> [RAW RECORDS]
● ● ●
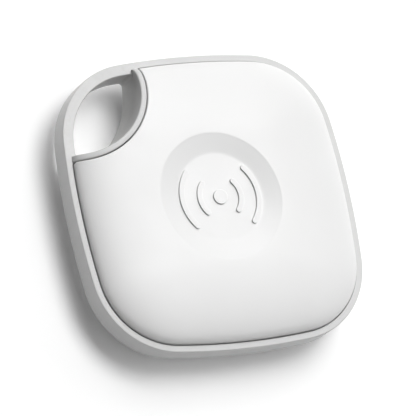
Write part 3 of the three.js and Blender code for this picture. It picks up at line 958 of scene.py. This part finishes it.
# %% [markdown]
# ## White plastics
# Both shells are white plastic from a mould with a fine spark-eroded skin. Up close it is a satin
# with a very fine grain; further off, the white drifts a little, and handling leaves patches that
# are shinier or duller. The case is a shade greyer than the cover.

# %% The cover's white
COVER_TONE = 0.775
COVER_ROUGHNESS = 0.34


def moulded_white(name, tone, roughness):
    finish = Finish(name)
    drift = noise(finish, 7.0, 2.0)
    grain = noise(finish, 0.16, 2.0)
    handling = noise(finish, 2.6, 5.0)
    dull = (tone * 0.965, tone * 0.965, tone * 0.96)
    clear = (tone * 1.02, tone * 1.02, tone * 1.02)
    color = blend(finish, drift * 0.6 + grain * 0.4, dull, clear)
    gloss = fade(finish, handling, 0.35, 0.7) * 0.05 + grain * 0.05 + roughness
    return finish, color, gloss, grain


def make_cover_white():
    finish, color, gloss, grain = moulded_white("cover_white", COVER_TONE, COVER_ROUGHNESS)
    return finish.finish(Base_Color=color, Roughness=gloss, Normal=bump(finish, grain, 0.0035))


COVER_WHITE = make_cover_white()
cover.data.materials.append(COVER_WHITE)
dish.data.materials.append(COVER_WHITE)
print("cover and dish:", COVER_WHITE.name)

# %% [markdown]
# Where a steel key ring rubs round the loop, the case is scuffed: a little darker, polished, and
# marked by short scratches. The distance from the loop's centre says where, noise breaks the patch
# up, and noise on a stretched place gives the scratches.

# %% The case's white, scuffed at the loop
CASE_TONE = 0.585
CASE_ROUGHNESS = 0.40


def make_case_white():
    finish, color, gloss, grain = moulded_white("case_white", CASE_TONE, CASE_ROUGHNESS)
    from_loop = distance_to(finish, *LOOP_CENTRE)
    rubbed = fade(finish, from_loop, LOOP_RADIUS + 0.35, LOOP_RADIUS - 0.1)
    patchy = fade(finish, noise(finish, 0.9, 4.0), 0.42, 0.62)
    scratches = fade(finish, noise(finish, 0.5, 2.0, stretched(finish, 0.5, 0.5, 9.0)), 0.60, 0.68)
    worn = rubbed * patchy
    scuffed = tuple(CASE_TONE * share for share in (0.93, 0.925, 0.91))
    color = blend(finish, worn * 0.6 + rubbed * scratches * 0.4, color, scuffed)
    height = grain - rubbed * scratches * 0.8
    polished = gloss - worn * 0.12
    return finish.finish(Base_Color=color, Roughness=polished, Normal=bump(finish, height, 0.004))


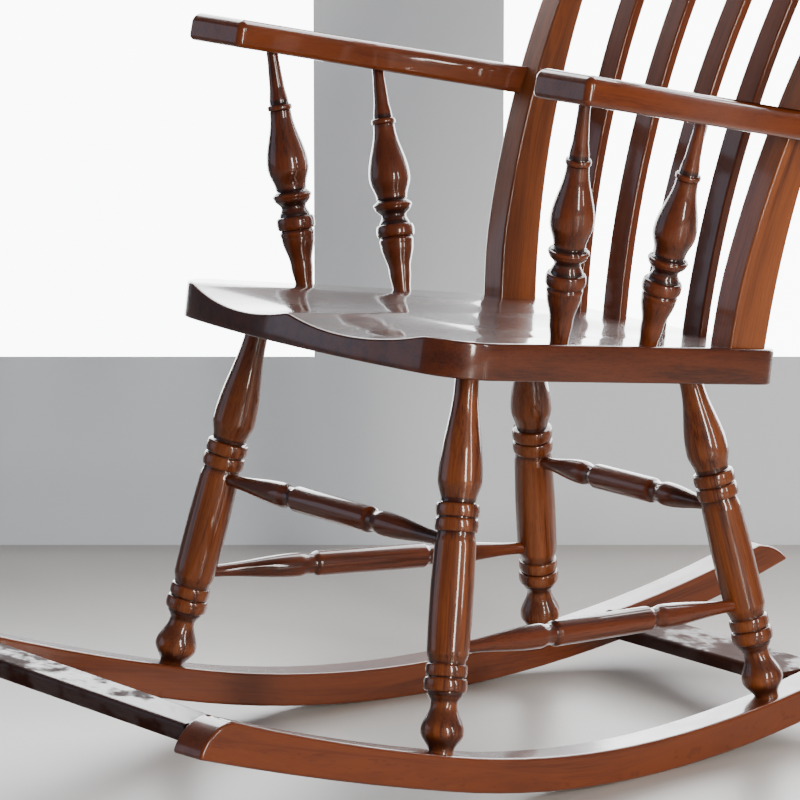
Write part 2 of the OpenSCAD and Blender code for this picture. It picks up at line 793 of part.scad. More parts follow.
● ● ●
> [STATED TASK] Isolate the lines above that contain the word "picture" and copy them.

> [OUTPUT FOR THIS TASK]
Write part 3 of the three.js and Blender code for this picture. It picks up at line 958 of scene.py. This part finishes it.
Write part 2 of the OpenSCAD and Blender code for this picture. It picks up at line 793 of part.scad. More parts follow.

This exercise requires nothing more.